# Challenge
Look for the string "shown" in the lines and copy each line that has it.

BEGIN Records provided

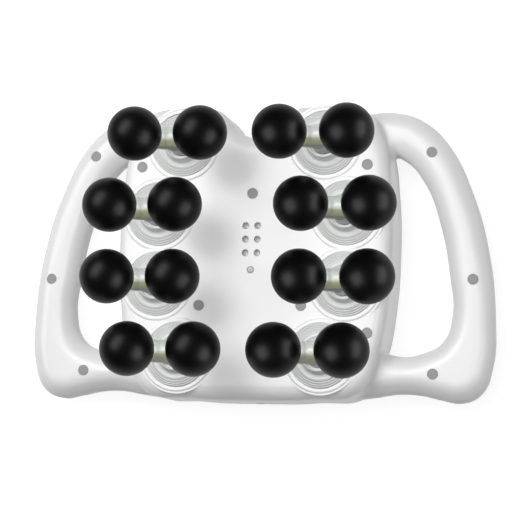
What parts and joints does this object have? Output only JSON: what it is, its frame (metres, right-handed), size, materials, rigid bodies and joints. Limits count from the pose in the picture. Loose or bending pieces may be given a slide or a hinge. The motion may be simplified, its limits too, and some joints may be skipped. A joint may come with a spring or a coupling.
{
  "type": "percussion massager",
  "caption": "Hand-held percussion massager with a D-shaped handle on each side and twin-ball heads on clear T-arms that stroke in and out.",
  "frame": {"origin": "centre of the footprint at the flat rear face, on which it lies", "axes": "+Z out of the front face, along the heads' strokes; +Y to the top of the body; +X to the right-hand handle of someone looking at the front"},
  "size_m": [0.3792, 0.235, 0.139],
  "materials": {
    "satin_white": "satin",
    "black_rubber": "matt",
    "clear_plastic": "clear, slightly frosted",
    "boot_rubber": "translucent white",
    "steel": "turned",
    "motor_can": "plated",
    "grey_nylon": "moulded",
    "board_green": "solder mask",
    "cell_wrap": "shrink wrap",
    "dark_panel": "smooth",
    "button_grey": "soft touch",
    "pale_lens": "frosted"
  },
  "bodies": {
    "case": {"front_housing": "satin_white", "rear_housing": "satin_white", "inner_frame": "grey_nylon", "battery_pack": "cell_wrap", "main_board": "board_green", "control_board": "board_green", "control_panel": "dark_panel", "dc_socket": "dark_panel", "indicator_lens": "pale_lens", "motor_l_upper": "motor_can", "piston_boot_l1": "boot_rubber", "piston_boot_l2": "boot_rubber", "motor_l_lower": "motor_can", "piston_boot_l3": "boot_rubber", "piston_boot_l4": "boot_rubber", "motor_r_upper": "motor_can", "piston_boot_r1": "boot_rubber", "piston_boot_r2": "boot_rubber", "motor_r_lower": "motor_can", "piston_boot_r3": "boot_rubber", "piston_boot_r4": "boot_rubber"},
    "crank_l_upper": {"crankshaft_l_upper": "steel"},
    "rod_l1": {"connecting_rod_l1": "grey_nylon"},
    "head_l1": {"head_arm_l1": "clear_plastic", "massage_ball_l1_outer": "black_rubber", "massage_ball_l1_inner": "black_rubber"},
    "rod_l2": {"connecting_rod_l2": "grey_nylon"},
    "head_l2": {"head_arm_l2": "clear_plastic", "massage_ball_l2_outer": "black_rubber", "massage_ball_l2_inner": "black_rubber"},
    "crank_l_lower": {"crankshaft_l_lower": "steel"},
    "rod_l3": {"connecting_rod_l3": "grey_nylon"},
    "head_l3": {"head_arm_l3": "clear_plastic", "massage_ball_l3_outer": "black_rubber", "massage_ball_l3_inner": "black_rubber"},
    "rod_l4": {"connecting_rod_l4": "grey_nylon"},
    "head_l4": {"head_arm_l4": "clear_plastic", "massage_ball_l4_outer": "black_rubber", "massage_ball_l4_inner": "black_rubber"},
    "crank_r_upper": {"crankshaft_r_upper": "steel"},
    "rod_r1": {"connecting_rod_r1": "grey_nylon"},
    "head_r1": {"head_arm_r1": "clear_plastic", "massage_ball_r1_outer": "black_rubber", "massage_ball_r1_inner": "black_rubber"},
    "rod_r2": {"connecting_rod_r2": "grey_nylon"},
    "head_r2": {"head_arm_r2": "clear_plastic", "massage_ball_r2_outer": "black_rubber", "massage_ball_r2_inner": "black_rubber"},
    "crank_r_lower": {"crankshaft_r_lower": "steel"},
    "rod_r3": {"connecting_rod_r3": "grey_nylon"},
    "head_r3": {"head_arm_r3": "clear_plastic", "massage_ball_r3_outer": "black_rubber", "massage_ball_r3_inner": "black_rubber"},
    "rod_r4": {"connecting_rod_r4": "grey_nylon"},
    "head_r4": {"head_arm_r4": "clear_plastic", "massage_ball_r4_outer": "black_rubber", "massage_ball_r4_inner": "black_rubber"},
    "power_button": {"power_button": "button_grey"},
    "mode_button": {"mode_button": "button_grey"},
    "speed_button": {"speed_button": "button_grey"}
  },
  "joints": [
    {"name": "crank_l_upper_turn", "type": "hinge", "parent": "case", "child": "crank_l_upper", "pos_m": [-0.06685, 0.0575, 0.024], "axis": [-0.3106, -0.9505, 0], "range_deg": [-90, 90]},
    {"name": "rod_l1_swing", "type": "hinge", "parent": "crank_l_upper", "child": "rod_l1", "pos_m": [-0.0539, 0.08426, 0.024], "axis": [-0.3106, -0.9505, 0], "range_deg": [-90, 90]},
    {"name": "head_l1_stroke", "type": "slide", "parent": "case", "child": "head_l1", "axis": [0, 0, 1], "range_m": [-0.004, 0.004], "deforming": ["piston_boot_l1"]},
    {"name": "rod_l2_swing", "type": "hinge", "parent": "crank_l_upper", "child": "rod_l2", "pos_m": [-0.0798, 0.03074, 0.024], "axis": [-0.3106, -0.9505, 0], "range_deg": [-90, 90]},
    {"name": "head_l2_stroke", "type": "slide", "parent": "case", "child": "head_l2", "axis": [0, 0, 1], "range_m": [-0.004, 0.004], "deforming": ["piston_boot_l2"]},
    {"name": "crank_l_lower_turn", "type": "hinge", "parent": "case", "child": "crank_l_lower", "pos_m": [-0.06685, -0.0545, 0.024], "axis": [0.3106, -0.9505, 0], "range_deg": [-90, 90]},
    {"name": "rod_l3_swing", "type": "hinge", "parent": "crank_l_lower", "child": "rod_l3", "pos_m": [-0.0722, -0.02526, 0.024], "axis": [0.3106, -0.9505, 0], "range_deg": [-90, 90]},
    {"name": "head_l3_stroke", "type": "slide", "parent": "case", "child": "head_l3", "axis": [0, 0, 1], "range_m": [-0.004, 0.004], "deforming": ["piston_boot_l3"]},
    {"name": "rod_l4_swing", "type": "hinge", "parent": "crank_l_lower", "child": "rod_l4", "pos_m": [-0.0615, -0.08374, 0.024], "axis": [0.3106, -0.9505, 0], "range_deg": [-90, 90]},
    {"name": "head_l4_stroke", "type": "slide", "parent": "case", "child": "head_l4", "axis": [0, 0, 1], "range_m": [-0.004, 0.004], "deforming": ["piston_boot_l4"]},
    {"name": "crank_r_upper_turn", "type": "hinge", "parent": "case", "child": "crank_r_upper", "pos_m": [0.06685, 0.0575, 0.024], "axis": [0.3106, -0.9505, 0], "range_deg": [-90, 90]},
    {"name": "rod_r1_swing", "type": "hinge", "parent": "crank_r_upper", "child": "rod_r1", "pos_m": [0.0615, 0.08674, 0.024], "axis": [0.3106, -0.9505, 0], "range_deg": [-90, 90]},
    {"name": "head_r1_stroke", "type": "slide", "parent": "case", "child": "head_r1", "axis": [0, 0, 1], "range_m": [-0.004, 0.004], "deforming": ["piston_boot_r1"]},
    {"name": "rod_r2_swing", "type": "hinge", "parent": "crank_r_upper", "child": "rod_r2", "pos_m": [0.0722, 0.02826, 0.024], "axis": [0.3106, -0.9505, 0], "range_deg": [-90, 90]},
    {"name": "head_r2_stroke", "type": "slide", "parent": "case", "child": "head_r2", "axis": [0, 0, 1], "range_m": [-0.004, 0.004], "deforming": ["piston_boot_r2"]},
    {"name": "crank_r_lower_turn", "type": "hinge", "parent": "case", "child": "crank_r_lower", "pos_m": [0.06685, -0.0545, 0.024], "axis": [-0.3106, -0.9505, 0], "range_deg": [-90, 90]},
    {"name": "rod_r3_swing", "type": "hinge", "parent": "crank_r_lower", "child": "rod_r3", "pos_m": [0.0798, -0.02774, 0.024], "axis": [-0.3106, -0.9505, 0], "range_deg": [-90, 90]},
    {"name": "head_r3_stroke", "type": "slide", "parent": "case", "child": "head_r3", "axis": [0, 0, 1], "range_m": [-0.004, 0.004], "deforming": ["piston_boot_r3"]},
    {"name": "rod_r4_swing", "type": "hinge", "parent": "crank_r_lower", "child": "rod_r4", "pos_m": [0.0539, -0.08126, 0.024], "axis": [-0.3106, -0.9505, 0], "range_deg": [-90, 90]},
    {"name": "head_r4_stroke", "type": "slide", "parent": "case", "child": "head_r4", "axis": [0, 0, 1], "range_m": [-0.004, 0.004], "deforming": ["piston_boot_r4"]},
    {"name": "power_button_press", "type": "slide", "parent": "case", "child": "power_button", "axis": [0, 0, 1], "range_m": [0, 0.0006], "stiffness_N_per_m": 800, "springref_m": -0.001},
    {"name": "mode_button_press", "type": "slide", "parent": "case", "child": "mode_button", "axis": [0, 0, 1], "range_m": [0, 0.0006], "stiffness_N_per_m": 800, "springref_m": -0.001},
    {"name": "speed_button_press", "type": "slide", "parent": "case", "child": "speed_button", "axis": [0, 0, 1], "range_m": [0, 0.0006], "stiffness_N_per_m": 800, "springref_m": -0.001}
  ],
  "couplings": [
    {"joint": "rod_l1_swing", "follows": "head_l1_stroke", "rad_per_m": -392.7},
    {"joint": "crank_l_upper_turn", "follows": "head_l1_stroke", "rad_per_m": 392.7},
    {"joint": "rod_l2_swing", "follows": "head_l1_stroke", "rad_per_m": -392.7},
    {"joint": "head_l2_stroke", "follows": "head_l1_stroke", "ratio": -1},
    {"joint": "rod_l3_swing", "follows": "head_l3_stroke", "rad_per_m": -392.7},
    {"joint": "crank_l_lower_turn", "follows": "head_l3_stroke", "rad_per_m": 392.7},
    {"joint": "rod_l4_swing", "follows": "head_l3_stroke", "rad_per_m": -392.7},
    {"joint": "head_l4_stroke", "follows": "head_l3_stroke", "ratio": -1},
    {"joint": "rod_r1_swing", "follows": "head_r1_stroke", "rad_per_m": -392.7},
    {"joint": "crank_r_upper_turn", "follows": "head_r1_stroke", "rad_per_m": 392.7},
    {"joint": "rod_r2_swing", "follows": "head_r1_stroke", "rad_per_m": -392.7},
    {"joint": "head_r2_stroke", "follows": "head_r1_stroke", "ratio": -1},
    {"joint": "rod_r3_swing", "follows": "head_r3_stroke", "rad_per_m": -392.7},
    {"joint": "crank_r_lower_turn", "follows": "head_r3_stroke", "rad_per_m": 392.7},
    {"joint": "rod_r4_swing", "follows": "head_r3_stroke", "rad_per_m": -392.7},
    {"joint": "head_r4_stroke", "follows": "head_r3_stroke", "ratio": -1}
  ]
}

END Records provided
BEGIN Records provided

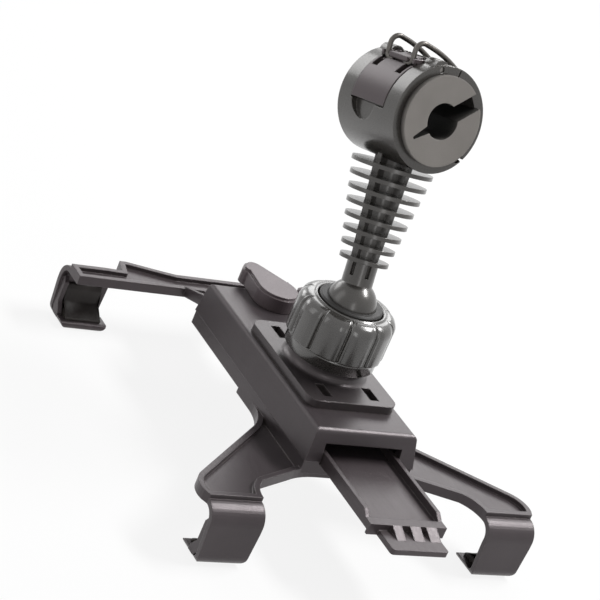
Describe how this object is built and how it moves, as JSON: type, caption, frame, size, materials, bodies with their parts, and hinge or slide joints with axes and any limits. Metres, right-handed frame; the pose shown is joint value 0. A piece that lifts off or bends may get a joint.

END Records provided
BEGIN Records provided

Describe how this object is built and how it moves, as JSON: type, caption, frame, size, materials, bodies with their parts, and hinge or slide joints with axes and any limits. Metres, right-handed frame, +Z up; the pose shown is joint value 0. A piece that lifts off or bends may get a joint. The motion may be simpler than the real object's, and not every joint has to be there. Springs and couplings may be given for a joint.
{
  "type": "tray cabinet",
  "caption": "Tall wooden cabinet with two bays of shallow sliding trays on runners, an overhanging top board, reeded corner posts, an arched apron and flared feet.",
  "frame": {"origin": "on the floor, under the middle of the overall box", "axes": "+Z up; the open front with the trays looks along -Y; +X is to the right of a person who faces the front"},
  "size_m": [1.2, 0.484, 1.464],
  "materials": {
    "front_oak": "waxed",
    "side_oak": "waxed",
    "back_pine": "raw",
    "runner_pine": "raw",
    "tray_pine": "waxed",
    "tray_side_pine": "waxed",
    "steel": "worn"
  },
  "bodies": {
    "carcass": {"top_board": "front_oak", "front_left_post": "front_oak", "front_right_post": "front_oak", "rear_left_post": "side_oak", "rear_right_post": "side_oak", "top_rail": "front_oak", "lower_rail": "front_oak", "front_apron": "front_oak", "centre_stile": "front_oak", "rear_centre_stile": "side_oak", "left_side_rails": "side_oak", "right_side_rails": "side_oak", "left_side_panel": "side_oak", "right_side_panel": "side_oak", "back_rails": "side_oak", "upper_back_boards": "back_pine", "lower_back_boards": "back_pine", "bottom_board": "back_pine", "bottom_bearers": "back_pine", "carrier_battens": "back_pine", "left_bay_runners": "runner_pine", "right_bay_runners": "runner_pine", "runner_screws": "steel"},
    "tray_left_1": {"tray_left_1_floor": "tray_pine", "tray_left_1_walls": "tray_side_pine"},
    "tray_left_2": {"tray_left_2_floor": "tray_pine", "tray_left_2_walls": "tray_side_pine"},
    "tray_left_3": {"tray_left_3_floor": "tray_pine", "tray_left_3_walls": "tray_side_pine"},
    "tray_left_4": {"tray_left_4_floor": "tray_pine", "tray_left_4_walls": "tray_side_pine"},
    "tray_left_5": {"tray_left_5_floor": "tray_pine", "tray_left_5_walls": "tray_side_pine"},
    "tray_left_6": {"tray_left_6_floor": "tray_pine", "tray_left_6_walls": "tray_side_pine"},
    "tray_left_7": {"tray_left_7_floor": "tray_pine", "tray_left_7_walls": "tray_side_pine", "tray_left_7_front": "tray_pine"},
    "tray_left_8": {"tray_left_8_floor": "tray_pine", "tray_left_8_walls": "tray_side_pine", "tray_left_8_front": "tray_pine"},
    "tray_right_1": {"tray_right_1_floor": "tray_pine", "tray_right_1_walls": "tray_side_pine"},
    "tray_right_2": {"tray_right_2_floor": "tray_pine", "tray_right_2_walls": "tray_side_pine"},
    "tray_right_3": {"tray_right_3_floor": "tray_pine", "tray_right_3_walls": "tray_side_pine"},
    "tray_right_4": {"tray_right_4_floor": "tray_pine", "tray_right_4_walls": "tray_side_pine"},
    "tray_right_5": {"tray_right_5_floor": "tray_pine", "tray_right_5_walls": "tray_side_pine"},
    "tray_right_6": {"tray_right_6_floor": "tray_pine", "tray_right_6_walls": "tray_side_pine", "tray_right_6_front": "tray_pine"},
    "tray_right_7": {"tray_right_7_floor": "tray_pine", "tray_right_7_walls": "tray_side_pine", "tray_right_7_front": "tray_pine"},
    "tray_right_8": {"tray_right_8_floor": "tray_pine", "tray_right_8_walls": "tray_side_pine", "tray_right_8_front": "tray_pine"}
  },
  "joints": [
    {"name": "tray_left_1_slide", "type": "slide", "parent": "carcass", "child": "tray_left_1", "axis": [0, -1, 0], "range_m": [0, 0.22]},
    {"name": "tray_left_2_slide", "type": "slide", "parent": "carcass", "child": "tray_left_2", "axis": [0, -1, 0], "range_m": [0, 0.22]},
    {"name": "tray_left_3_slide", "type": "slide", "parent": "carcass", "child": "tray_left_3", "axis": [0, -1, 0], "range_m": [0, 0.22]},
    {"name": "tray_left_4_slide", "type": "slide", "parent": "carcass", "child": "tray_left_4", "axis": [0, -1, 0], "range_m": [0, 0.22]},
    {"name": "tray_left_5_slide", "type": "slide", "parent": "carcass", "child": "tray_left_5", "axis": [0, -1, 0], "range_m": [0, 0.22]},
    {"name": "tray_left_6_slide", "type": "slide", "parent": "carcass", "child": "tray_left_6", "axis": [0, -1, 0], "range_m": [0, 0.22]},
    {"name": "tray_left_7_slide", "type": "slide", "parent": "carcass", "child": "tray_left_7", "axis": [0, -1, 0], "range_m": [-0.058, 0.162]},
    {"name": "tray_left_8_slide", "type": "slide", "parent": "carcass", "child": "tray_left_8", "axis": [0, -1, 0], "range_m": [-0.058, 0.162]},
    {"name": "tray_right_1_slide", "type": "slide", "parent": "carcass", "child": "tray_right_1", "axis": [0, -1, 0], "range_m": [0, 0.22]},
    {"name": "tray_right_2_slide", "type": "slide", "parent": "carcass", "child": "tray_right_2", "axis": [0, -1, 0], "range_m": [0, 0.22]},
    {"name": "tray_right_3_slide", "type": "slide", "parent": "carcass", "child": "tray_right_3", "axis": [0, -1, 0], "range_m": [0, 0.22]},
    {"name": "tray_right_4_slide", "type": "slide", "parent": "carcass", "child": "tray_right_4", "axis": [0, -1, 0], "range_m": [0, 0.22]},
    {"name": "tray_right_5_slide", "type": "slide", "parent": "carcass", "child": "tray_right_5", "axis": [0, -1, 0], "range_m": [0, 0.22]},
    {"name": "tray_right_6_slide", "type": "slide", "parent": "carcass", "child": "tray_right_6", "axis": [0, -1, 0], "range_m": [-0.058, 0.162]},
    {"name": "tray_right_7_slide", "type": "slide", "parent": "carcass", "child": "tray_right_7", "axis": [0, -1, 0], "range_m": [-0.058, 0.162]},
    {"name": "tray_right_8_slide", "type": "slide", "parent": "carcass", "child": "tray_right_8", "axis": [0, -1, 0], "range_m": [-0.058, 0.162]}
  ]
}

END Records provided

# The completed task
Describe how this object is built and how it moves, as JSON: type, caption, frame, size, materials, bodies with their parts, and hinge or slide joints with axes and any limits. Metres, right-handed frame; the pose shown is joint value 0. A piece that lifts off or bends may get a joint.
Describe how this object is built and how it moves, as JSON: type, caption, frame, size, materials, bodies with their parts, and hinge or slide joints with axes and any limits. Metres, right-handed frame, +Z up; the pose shown is joint value 0. A piece that lifts off or bends may get a joint. The motion may be simpler than the real object's, and not every joint has to be there. Springs and couplings may be given for a joint.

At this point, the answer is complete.